Supplied material -
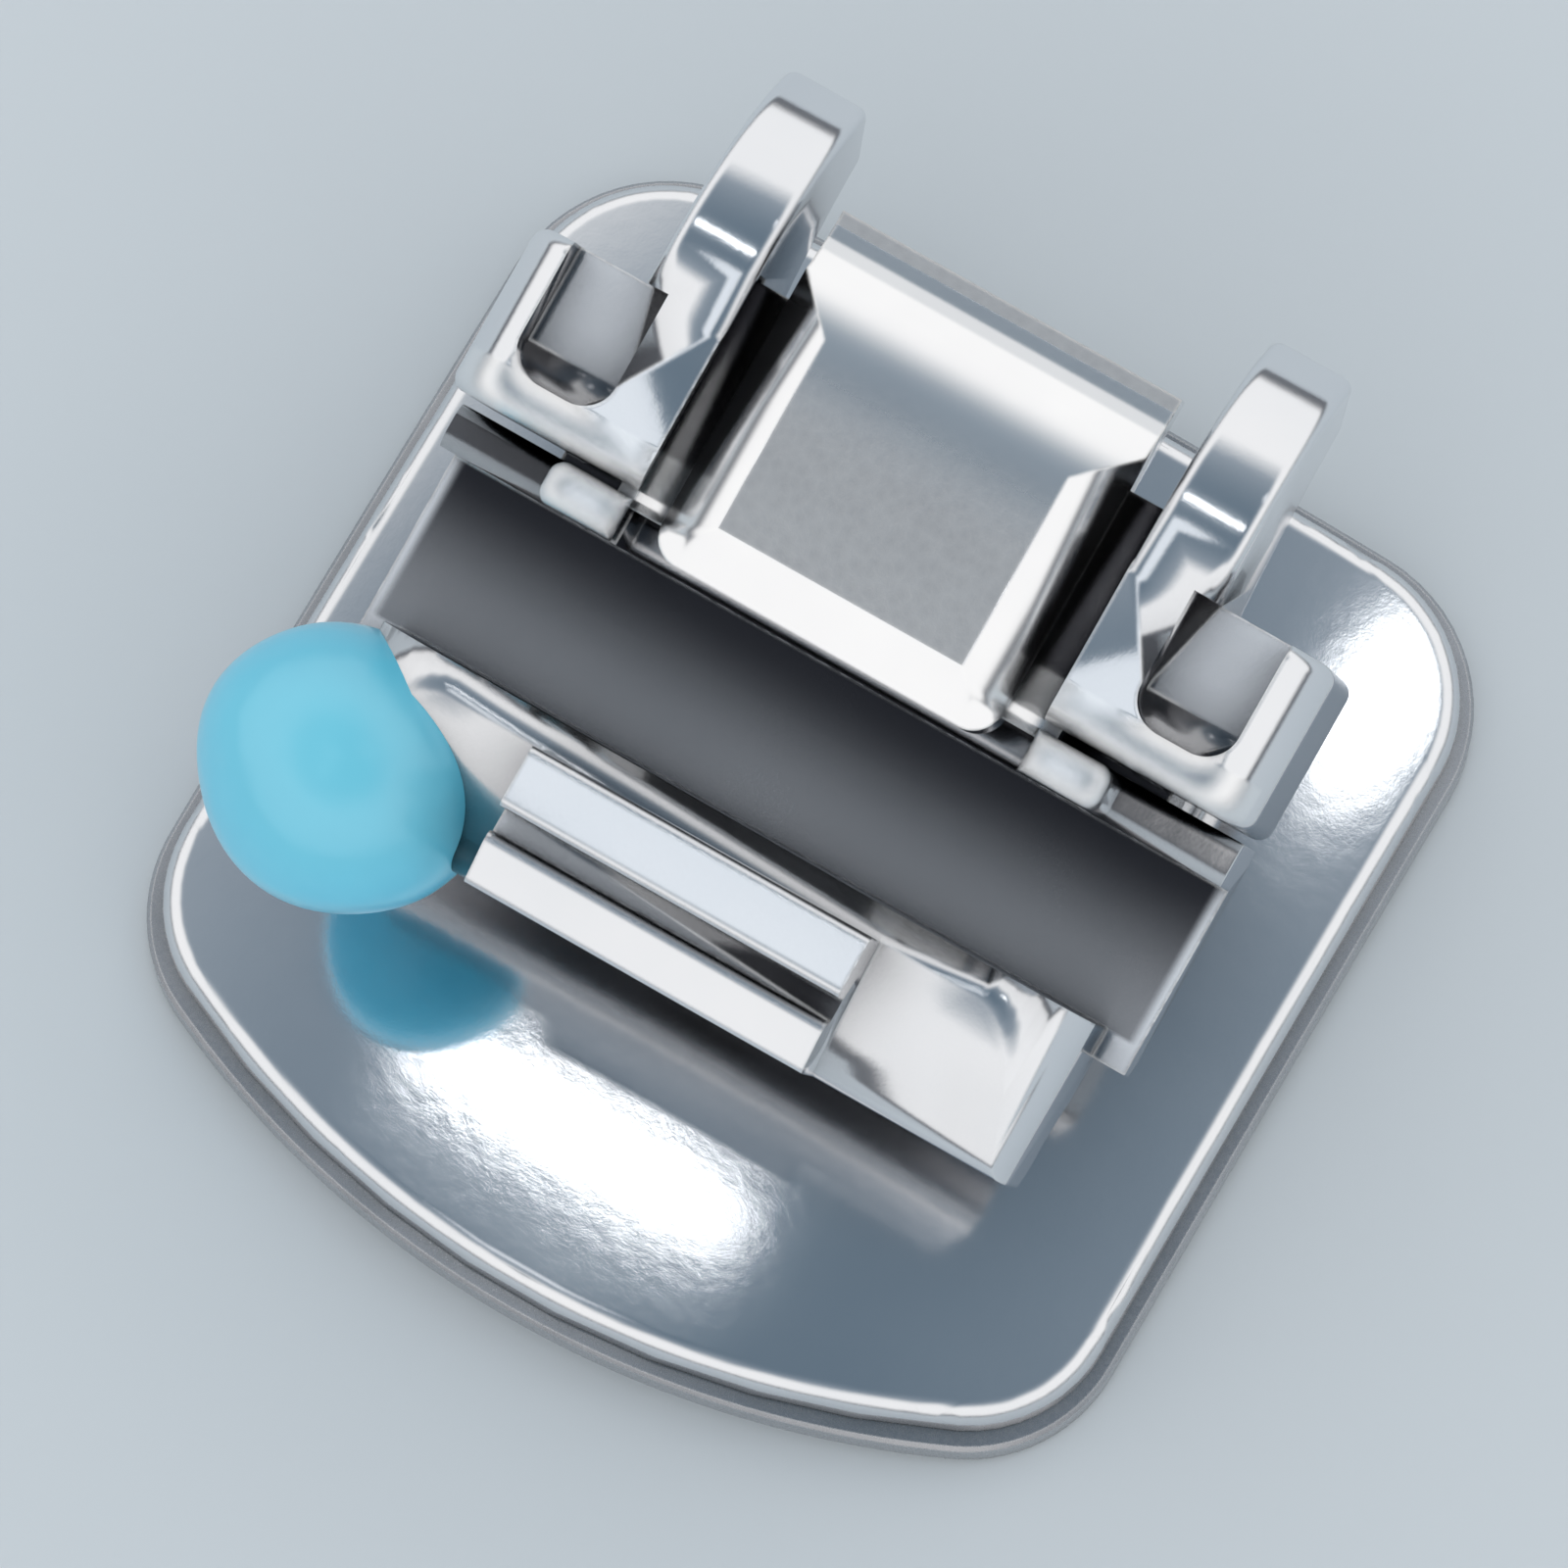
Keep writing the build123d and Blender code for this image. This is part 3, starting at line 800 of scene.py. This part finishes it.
def mark():
    """Enamel drop: a dome that sags a little, flat where it ends under the wing, and never quite round."""
    low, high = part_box("colour_mark")
    middle = (low + high) / 2
    half = (high - low) / 2
    work = bmesh.new()
    bmesh.ops.create_icosphere(work, subdivisions=DROP_SUBDIVISIONS, radius=1.0)
    for vertex in work.verts:
        x, y, z = vertex.co
        size = DROP_SIZE + DROP_UNEVENNESS * noise.noise(vertex.co * DROP_WAVES + DROP_WAVE_PLACE)
        if z < DROP_FOOT:
            z = DROP_FOOT - DROP_CURL * (1 - math.exp((z - DROP_FOOT) / DROP_CURL))
        vertex.co = (x * size, y * size, z * size)
    tall = [vertex.co.z for vertex in work.verts]
    bottom, top = min(tall), max(tall)
    for vertex in work.verts:
        x, y, z = vertex.co
        share = (z - bottom) / (top - bottom)
        vertex.co = (middle.x + x * half.x, middle.y + y * half.y, low.z + share * 2 * half.z)
    piece = finished(plain_mesh(work, "mark"), "mark", "casting", enamel())
    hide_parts("colour_mark")


def floor():
    """Plain pale floor under the pad."""
    half = FLOOR_HALF_WIDTH
    mesh = bpy.data.meshes.new("floor")
    corners = [(x, y, -FLOOR_DROP) for x, y in ((-half, -half), (half, -half), (half, half), (-half, half))]
    mesh.from_pydata(corners, [], [(0, 1, 2, 3)])
    finish = Finish("pale_floor", Roughness=0.9, Base_Color=rgb(0.72, 0.78, 0.82))
    mesh.materials.append(finish.material)
    ground = placed("floor", mesh)


def sky():
    """Soft studio surround: a dark foot, a white ring at lamp height, and a grey-blue zenith."""
    world = bpy.data.worlds.new("studio")
    bpy.context.scene.world = world
    world.use_nodes = True
    tree = world.node_tree
    way = add_node(tree, "ShaderNodeTexCoord").outputs["Generated"]
    height = add_node(tree, "ShaderNodeSeparateXYZ", Vector=way).outputs["Z"]
    ramp = add_node(tree, "ShaderNodeValToRGB", Fac=height)
    background = tree.nodes["Background"]
    feed(tree.links, background, "Color", ramp.outputs["Color"])
    feed(tree.links, background, "Strength", SKY_STRENGTH)
    stops = ramp.color_ramp.elements
    stops[0].position, stops[0].color = SKY[0][0], rgb(*SKY[0][1])
    stops[1].position, stops[1].color = SKY[-1][0], rgb(*SKY[-1][1])
    for height, colour in SKY[1:-1]:
        stops.new(height).color = rgb(*colour)


def aim(thing, azimuth, elevation, distance, turn=0.0):
    """Puts a lamp or the camera at a distance from the middle of the frame, facing it.

    Azimuth 0 is in front of the incisal edge. All angles are in degrees.
    """
    around, up = math.radians(azimuth), math.radians(elevation)
    away = Vector((math.sin(around) * math.cos(up), -math.cos(around) * math.cos(up), math.sin(up)))
    thing.location = FRAME_CENTRE + away * distance
    thing.rotation_mode = "QUATERNION"
    thing.rotation_quaternion = away.to_track_quat("Z", "Y") @ Quaternion((0, 0, 1), math.radians(turn))


def lamps():
    """Soft lamps, each a disk or an oval that faces the bracket."""
    for name, (azimuth, elevation, turn, width, height, watts) in LAMPS.items():
        light = bpy.data.lights.new(name, "AREA")
        light.shape = "ELLIPSE"
        light.size = width
        light.size_y = height
        light.energy = watts
        aim(placed(name, light), azimuth, elevation, LAMP_DISTANCE, turn)


def camera():
    """Long lens at the photograph's angle, as far off as its frame's width asks."""
    data = bpy.data.cameras.new("camera")
    data.sensor_width = SENSOR_MM
    data.lens = LENS_MM
    distance = FRAME_WIDTH * LENS_MM / SENSOR_MM
    data.clip_start = distance * NEAR_CLIP
    data.clip_end = distance * FAR_CLIP
    holder = placed("camera", data)
    aim(holder, VIEW_AZIMUTH, VIEW_ELEVATION, distance)
    bpy.context.scene.camera = holder


casting()
door()
foil()
spring()
mark()
floor()
sky()
lamps()
camera()
bpy.context.scene.view_settings.view_transform = "Standard"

What is needed -
Find all lines with "scene" in them and copy each one.

Answer to this exercise -
Keep writing the build123d and Blender code for this image. This is part 3, starting at line 800 of scene.py. This part finishes it.
    bpy.context.scene.world = world
    bpy.context.scene.camera = holder
bpy.context.scene.view_settings.view_transform = "Standard"